# Hymer B544SL 2007 or 2008



## Hymie (May 9, 2005)

Hi All,

We have a new 544SL on order for collection in early March.

We need to have a scooter rack, and both Sawiko & Linnepe make good quality units.
One Sawiko model is a pull out type, but im concerned that there may not be much ground clearance at the rear when it is in the stowed position.

Has anyone got a 544SL late model with this type of rack??

Alternatively, could someone who has this model please measure the distance from the ground to the bottom of the bumper when on the flat and let me know please.

Happy Travels

Dave


----------



## linal (Mar 14, 2006)

Hi Hymie just noticed your post been away w/end the distance is 1ft. 5". or about 43 mm.

Alex.


----------



## Hymie (May 9, 2005)

*Hymer B544SL*

Hi Alex,

Thanks for that info.

Do you have a scooter rack on yours??

cheers

Dave


----------



## linal (Mar 14, 2006)

Hi Hymie don't have a scooter rack only bike rack and after renting scooter in India last year the chances of my wife getting on one again I think is nil. To be fair driving in India excludes the need of using X-LAX.

Alex.


----------



## teifiprt (Oct 2, 2007)

You mean you took your Hymer to India, Fantastic. 

Peter


----------



## linal (Mar 14, 2006)

Hi Peter no I didn't drive the Hymer to India I am sure I would not be here to talk about it if I did.

Alex.


----------



## Hymie (May 9, 2005)

*Hymer B544SL*

Hi Alex,
Is your B544SL a uk supplied vehicle or a lhd import?.

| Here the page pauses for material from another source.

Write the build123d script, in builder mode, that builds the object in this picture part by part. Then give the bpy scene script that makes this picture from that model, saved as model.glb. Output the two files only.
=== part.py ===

Ours will be coming from Germany - and im just trying to get ahead re rear lamp changes etc.

Cheers

Dave


----------



## linal (Mar 14, 2006)

Hi Hymie mine is a l/hand drive which I bought from Hymer u.k. last year at a show the deal & extras I got worked out about £1000 more than importing from Germany. As far as checking light positions etc I haven't even looked but may do soon as I have to take it for first service (hab.) and may as well get Hymer U.K. to change things over if req'd. I wasn't too worried as M.O.T. was a few years away. I travel abroad more than in U.K. hence l.h. drive but on hindsite I should have got r.h. as my wife poos !! herself every time a large truck comes belting towards us and her sitting on the suicide seat myself I like a l.h. drive.

Alex.


----------